** START **
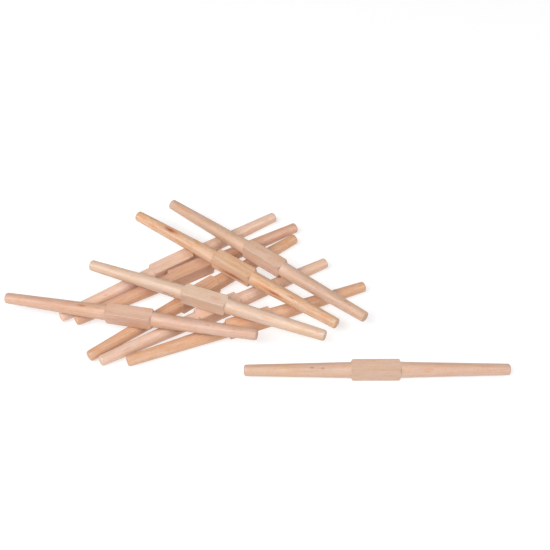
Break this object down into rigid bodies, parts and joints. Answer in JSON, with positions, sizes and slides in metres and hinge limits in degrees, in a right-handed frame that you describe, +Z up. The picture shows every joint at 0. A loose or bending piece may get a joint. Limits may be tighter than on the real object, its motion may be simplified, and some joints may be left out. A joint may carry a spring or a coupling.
{
  "type": "set of claves",
  "caption": "Set of turned wooden claves with a square grip block in the middle and tapered round arms, heaped crosswise in two layers with one in front.",
  "frame": {"origin": "middle of the set's footprint, on the surface that the claves lie on", "axes": "+Z up, +X along the set's longest side, +Y towards the back of the set; the claves of the floor layer point between +X and +Y"},
  "size_m": [0.5804, 0.2596, 0.037],
  "materials": {
    "upper_clave_1_wood": "satin",
    "upper_clave_2_wood": "satin",
    "upper_clave_3_wood": "satin",
    "upper_clave_4_wood": "satin",
    "lower_clave_1_wood": "satin",
    "lower_clave_2_wood": "satin",
    "lower_clave_3_wood": "satin",
    "lower_clave_4_wood": "satin",
    "lower_clave_5_wood": "satin",
    "front_clave_wood": "satin"
  },
  "bodies": {
    "upper_clave_1": {"upper_clave_1": "upper_clave_1_wood"},
    "upper_clave_2": {"upper_clave_2": "upper_clave_2_wood"},
    "upper_clave_3": {"upper_clave_3": "upper_clave_3_wood"},
    "upper_clave_4": {"upper_clave_4": "upper_clave_4_wood"},
    "lower_clave_1": {"lower_clave_1": "lower_clave_1_wood"},
    "lower_clave_2": {"lower_clave_2": "lower_clave_2_wood"},
    "lower_clave_3": {"lower_clave_3": "lower_clave_3_wood"},
    "lower_clave_4": {"lower_clave_4": "lower_clave_4_wood"},
    "lower_clave_5": {"lower_clave_5": "lower_clave_5_wood"},
    "front_clave": {"front_clave": "front_clave_wood"}
  },
  "joints": [
    {"name": "upper_clave_1_lift", "type": "slide", "parent": "lower_clave_2", "child": "upper_clave_1", "axis": [0, 0, 1], "range_m": [0, 0.1]},
    {"name": "upper_clave_2_lift", "type": "slide", "parent": "lower_clave_2", "child": "upper_clave_2", "axis": [0, 0, 1], "range_m": [0, 0.1]},
    {"name": "upper_clave_3_lift", "type": "slide", "parent": "lower_clave_2", "child": "upper_clave_3", "axis": [0, 0, 1], "range_m": [0, 0.1]},
    {"name": "upper_clave_4_lift", "type": "slide", "parent": "lower_clave_2", "child": "upper_clave_4", "axis": [0, 0, 1], "range_m": [0, 0.1]},
    {"name": "front_clave_lift", "type": "slide", "parent": "lower_clave_2", "child": "front_clave", "axis": [0, 0, 1], "range_m": [0, 0.1]},
    {"name": "lower_clave_1_slide_out", "type": "slide", "parent": "lower_clave_2", "child": "lower_clave_1", "axis": [-0.5519, 0.8339, 0], "range_m": [0, 0.12]},
    {"name": "lower_clave_3_endwise", "type": "slide", "parent": "lower_clave_2", "child": "lower_clave_3", "axis": [0.788, 0.6157, 0], "range_m": [-0.006, 0.004]},
    {"name": "lower_clave_4_endwise", "type": "slide", "parent": "lower_clave_2", "child": "lower_clave_4", "axis": [0.866, 0.5, 0], "range_m": [-0.002, 0.002]},
    {"name": "lower_clave_5_slide_out", "type": "slide", "parent": "lower_clave_2", "child": "lower_clave_5", "axis": [-0.8643, -0.503, 0], "range_m": [0, 0.26]}
  ]
}
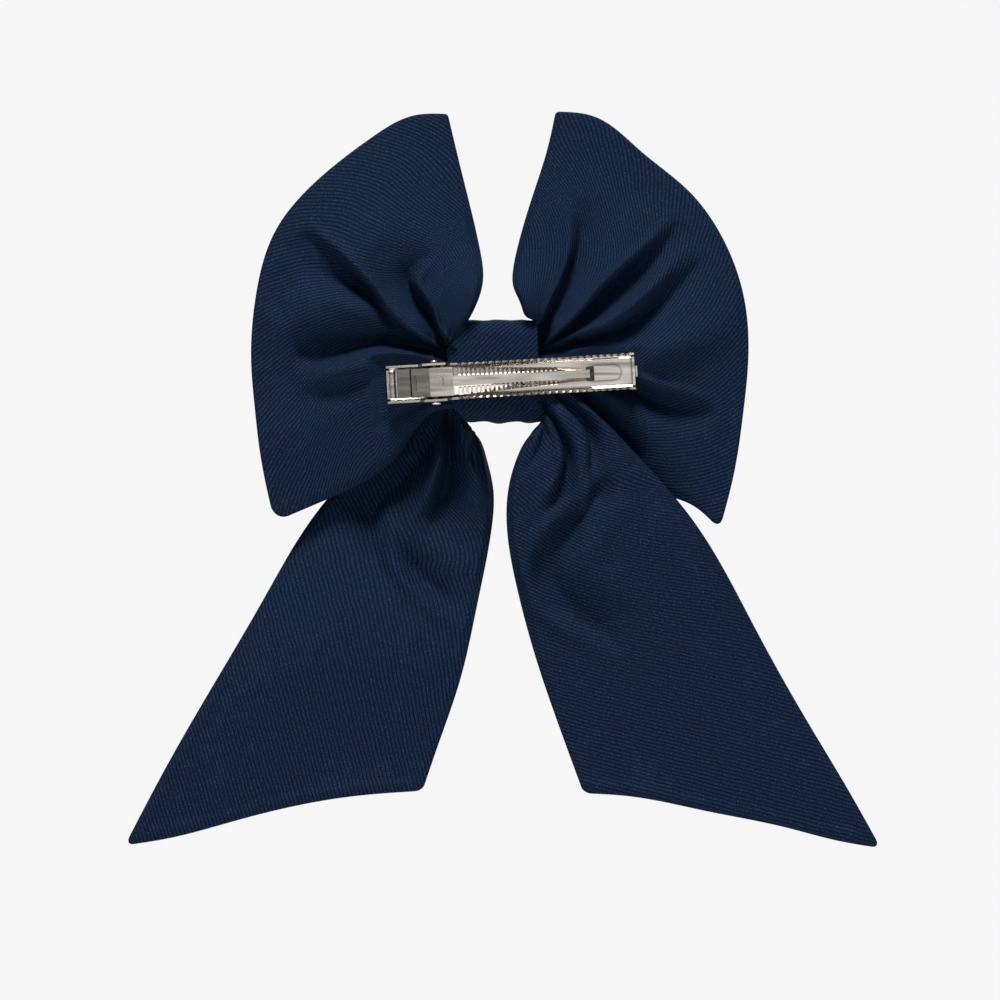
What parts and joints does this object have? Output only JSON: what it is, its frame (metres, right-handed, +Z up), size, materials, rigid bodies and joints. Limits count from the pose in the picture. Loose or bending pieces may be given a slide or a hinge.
** END **
◆ TASK DIRECTIONS ◆
Exactly as they are written, print the entries again.

◆ COMPLETE OUTPUT ◆
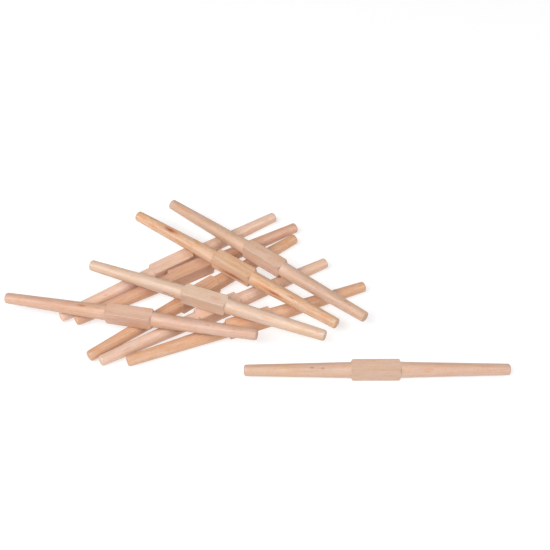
Break this object down into rigid bodies, parts and joints. Answer in JSON, with positions, sizes and slides in metres and hinge limits in degrees, in a right-handed frame that you describe, +Z up. The picture shows every joint at 0. A loose or bending piece may get a joint. Limits may be tighter than on the real object, its motion may be simplified, and some joints may be left out. A joint may carry a spring or a coupling.
{
  "type": "set of claves",
  "caption": "Set of turned wooden claves with a square grip block in the middle and tapered round arms, heaped crosswise in two layers with one in front.",
  "frame": {"origin": "middle of the set's footprint, on the surface that the claves lie on", "axes": "+Z up, +X along the set's longest side, +Y towards the back of the set; the claves of the floor layer point between +X and +Y"},
  "size_m": [0.5804, 0.2596, 0.037],
  "materials": {
    "upper_clave_1_wood": "satin",
    "upper_clave_2_wood": "satin",
    "upper_clave_3_wood": "satin",
    "upper_clave_4_wood": "satin",
    "lower_clave_1_wood": "satin",
    "lower_clave_2_wood": "satin",
    "lower_clave_3_wood": "satin",
    "lower_clave_4_wood": "satin",
    "lower_clave_5_wood": "satin",
    "front_clave_wood": "satin"
  },
  "bodies": {
    "upper_clave_1": {"upper_clave_1": "upper_clave_1_wood"},
    "upper_clave_2": {"upper_clave_2": "upper_clave_2_wood"},
    "upper_clave_3": {"upper_clave_3": "upper_clave_3_wood"},
    "upper_clave_4": {"upper_clave_4": "upper_clave_4_wood"},
    "lower_clave_1": {"lower_clave_1": "lower_clave_1_wood"},
    "lower_clave_2": {"lower_clave_2": "lower_clave_2_wood"},
    "lower_clave_3": {"lower_clave_3": "lower_clave_3_wood"},
    "lower_clave_4": {"lower_clave_4": "lower_clave_4_wood"},
    "lower_clave_5": {"lower_clave_5": "lower_clave_5_wood"},
    "front_clave": {"front_clave": "front_clave_wood"}
  },
  "joints": [
    {"name": "upper_clave_1_lift", "type": "slide", "parent": "lower_clave_2", "child": "upper_clave_1", "axis": [0, 0, 1], "range_m": [0, 0.1]},
    {"name": "upper_clave_2_lift", "type": "slide", "parent": "lower_clave_2", "child": "upper_clave_2", "axis": [0, 0, 1], "range_m": [0, 0.1]},
    {"name": "upper_clave_3_lift", "type": "slide", "parent": "lower_clave_2", "child": "upper_clave_3", "axis": [0, 0, 1], "range_m": [0, 0.1]},
    {"name": "upper_clave_4_lift", "type": "slide", "parent": "lower_clave_2", "child": "upper_clave_4", "axis": [0, 0, 1], "range_m": [0, 0.1]},
    {"name": "front_clave_lift", "type": "slide", "parent": "lower_clave_2", "child": "front_clave", "axis": [0, 0, 1], "range_m": [0, 0.1]},
    {"name": "lower_clave_1_slide_out", "type": "slide", "parent": "lower_clave_2", "child": "lower_clave_1", "axis": [-0.5519, 0.8339, 0], "range_m": [0, 0.12]},
    {"name": "lower_clave_3_endwise", "type": "slide", "parent": "lower_clave_2", "child": "lower_clave_3", "axis": [0.788, 0.6157, 0], "range_m": [-0.006, 0.004]},
    {"name": "lower_clave_4_endwise", "type": "slide", "parent": "lower_clave_2", "child": "lower_clave_4", "axis": [0.866, 0.5, 0], "range_m": [-0.002, 0.002]},
    {"name": "lower_clave_5_slide_out", "type": "slide", "parent": "lower_clave_2", "child": "lower_clave_5", "axis": [-0.8643, -0.503, 0], "range_m": [0, 0.26]}
  ]
}
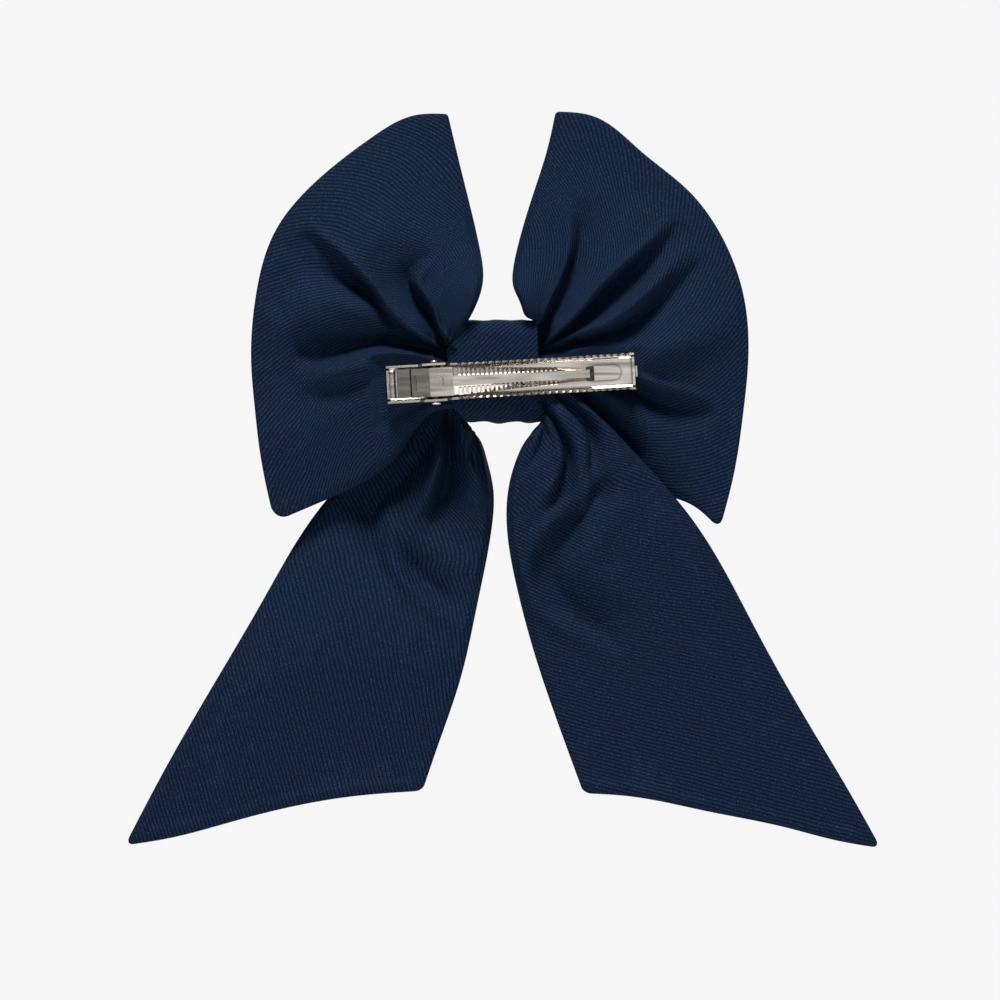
What parts and joints does this object have? Output only JSON: what it is, its frame (metres, right-handed, +Z up), size, materials, rigid bodies and joints. Limits count from the pose in the picture. Loose or bending pieces may be given a slide or a hinge.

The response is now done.